If you prefer to control each step:

# Start a temporary PostgreSQL instance on port 5556
./benchmark/suite/start_db.sh

# Run benchmark (default: oltp_insert)
python3 benchmark/suite/run_sysbench.py \
  --db-url "host=localhost port=5556 user=postgres dbname=postgres"

# Mixed workload with custom parameters
python3 benchmark/suite/run_sysbench.py \
  --workload oltp_read_write \
  --tables 4 --table-size 50000 \
  --threads 8 --duration 60 \
  --db-url "host=localhost port=5556 user=postgres dbname=postgres"

# Stop
./benchmark/suite/stop_db.sh

Consistency modes

Control post-run data verification with --consistency-mode:

Mode Behavior
auto (default) safe for append-only, full for mixed
safe Row count comparison only
full Row-by-row value comparison
off Skip verification

Duration

Always use --duration 30 (the default) or longer for results committed to benchmark/suite/results/report.md. Shorter durations (e.g. 15s) are fine for smoke tests but produce unstable numbers — fewer flush cycles mean higher variance in latency percentiles and throughput measurements.

Sample Results

See benchmark/suite/results/report.md for the latest full suite results.

Soak Tests

Long-running tests (hours) that catch problems invisible in short benchmarks: memory leaks, WAL slot growth, throughput degradation, and crash recovery bugs.

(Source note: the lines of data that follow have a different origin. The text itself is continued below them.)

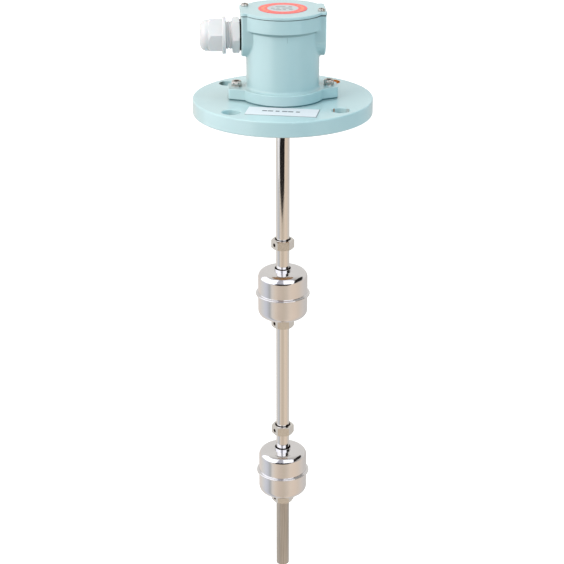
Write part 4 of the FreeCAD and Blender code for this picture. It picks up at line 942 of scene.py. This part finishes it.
def make_screen(name, colour, outline):
    """A curved card round the stem that nothing but shiny surfaces sees."""
    edges = []
    for (start, low, high), (end, next_low, next_high) in zip(outline, outline[1:]):
        steps = max(1, round((end - start) / SCREEN_STEP))
        for share in (step / steps for step in range(steps)):
            edges.append((start + (end - start) * share, low + (next_low - low) * share,
                          high + (next_high - high) * share))
    edges.append(outline[-1])
    form = bmesh.new()
    pairs = []
    for degrees, low, high in edges:
        angle = math.radians(degrees)
        across, depth = SCREEN_REACH * math.sin(angle), -SCREEN_REACH * math.cos(angle)
        pairs.append([form.verts.new((across, depth, level)) for level in (low, high)])
    for first, second in zip(pairs, pairs[1:]):
        form.faces.new((first[0], second[0], second[1], first[1]))
    shader = Shader(name)
    shader.set(Base_Color=(0, 0, 0, 1), Roughness=1.0, Specular_IOR_Level=0.0,
               Emission_Color=(*colour, 1.0), Emission_Strength=1.0)
    card = make_object(name, form, shader.material)
    card.visible_camera = False
    card.visible_diffuse = False
    card.visible_shadow = False
    card.visible_transmission = False


WORLD_WHITE = grey(1.0)
WORLD_GLOW = (0.50, 0.57, 0.61)
ROOM_FRONT = (0.42, 0.40, 0.38)
ROOM_BACK = (0.79, 0.77, 0.735)
ROOM_BLEND = 0.4


def make_world():
    """White for the camera, cool light for the part, and for steel a room that is brighter behind."""
    world = bpy.data.worlds.new("studio")
    bpy.context.scene.world = world
    world.use_nodes = True
    room = Nodes(world.node_tree, "Generated")
    depth = room.between(room.coordinate(1), -ROOM_BLEND, ROOM_BLEND, smooth=False)
    background = room.tree.nodes["Background"]
    background.inputs["Strength"].default_value = 1.0
    mirrored = room.mix(depth, ROOM_FRONT, ROOM_BACK)
    room.put(background.inputs["Color"], room.by_ray(WORLD_WHITE, WORLD_GLOW, mirrored))


def make_light(name, place, target, size, power, colour=(1, 1, 1), mirrored=True):
    """A rectangular light that is aimed at a point, and that shiny surfaces may be kept from mirroring."""
    light = bpy.data.lights.new(name, "AREA")
    light.shape = "RECTANGLE"
    light.size, light.size_y = size
    light.energy = power
    light.color = colour
    item = bpy.data.objects.new(name, light)
    bpy.context.scene.collection.objects.link(item)
    item.location = place
    item.rotation_euler = (Vector(target) - Vector(place)).to_track_quat("-Z", "Y").to_euler()
    item.visible_glossy = mirrored


CAMERA_REACH = 1.52003
CAMERA_HEIGHT = 0.44238
CAMERA_TURN = math.radians(3.42)
CAMERA_AIM = math.radians(3.39)
CAMERA_PITCH = 0.3912
CAMERA_LENS = 100.21
CAMERA_SENSOR = 36


def make_camera():
    """The photograph's camera, in front of the part and a little to its left, and looking down on it."""
    camera = bpy.data.cameras.new("camera")
    camera.lens = CAMERA_LENS
    camera.sensor_width = CAMERA_SENSOR
    item = bpy.data.objects.new("camera", camera)
    bpy.context.scene.collection.objects.link(item)
    across, depth = -CAMERA_REACH * math.sin(CAMERA_TURN), -CAMERA_REACH * math.cos(CAMERA_TURN)
    item.location = (across, depth, CAMERA_HEIGHT)
    item.rotation_euler = (math.pi / 2 - CAMERA_PITCH, 0, -CAMERA_AIM)
    bpy.context.scene.camera = item


bpy.context.scene.view_settings.view_transform = "Standard"
make_floor()
for screen in SCREENS:
    make_screen(*screen)
make_world()
make_light("key", place=(-1.9, -1.0, 1.25), target=(0, 0, -0.05), size=(1.5, 1.2), power=42,
           colour=(1.0, 0.95, 0.91))
make_light("top", place=(-0.3, 0.3, 2.2), target=(0, 0, 0), size=(1.8, 1.8), power=24, mirrored=False)
make_light("right", place=(1.7, -0.95, 0.8), target=(0, 0, -0.1), size=(0.4, 0.9), power=12,
           colour=(0.52, 0.87, 1.0), mirrored=False)
make_camera()
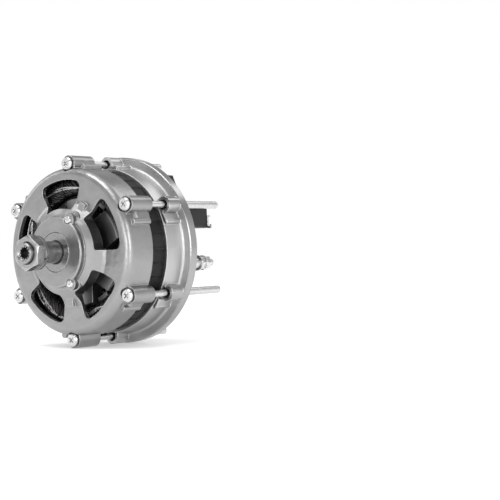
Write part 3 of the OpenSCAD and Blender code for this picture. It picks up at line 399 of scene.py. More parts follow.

# 1-hour sustained insert (default)
docker compose -f benchmark/soak/docker-compose.soak.yml up --build

# 2-minute smoke test
DURATION=120 docker compose -f benchmark/soak/docker-compose.soak.yml up --build

# Pick a scenario
SCENARIO=sustained-mixed DURATION=3600 docker compose -f benchmark/soak/docker-compose.soak.yml up --build

# Teardown (removes DB volume)
docker compose -f benchmark/soak/docker-compose.soak.yml down -v

Scenarios

Scenario Workload Tables Chaos Tests for
sustained-insert INSERT only 4 None Baseline stability
sustained-mixed 90% INSERT + 10% UPDATE 4 None Mixed DML correctness
multi-table-insert INSERT only 8 None Flush scaling, commit contention
multi-table-mixed Mixed DML 8 None Combined stress
table-lifecycle INSERT only 4 Remove/re-add tables every 2 min Dynamic table add/remove
error-recovery INSERT only 4 Stop/start worker every 2 min Crash recovery, WAL resumption

Pass/Fail Criteria

Criterion Threshold
Throughput CV < 30%
Permanent errors None
Final consistency PASS (source = target row counts)
Slot growth < 1 MB/hr (tests > 1hr)

Results land in benchmark/soak/soak_results/<scenario>_<timestamp>/ with metrics.csv, events.log, and report.md.

For AI-assisted test execution, see benchmark/soak/RUNBOOK.md.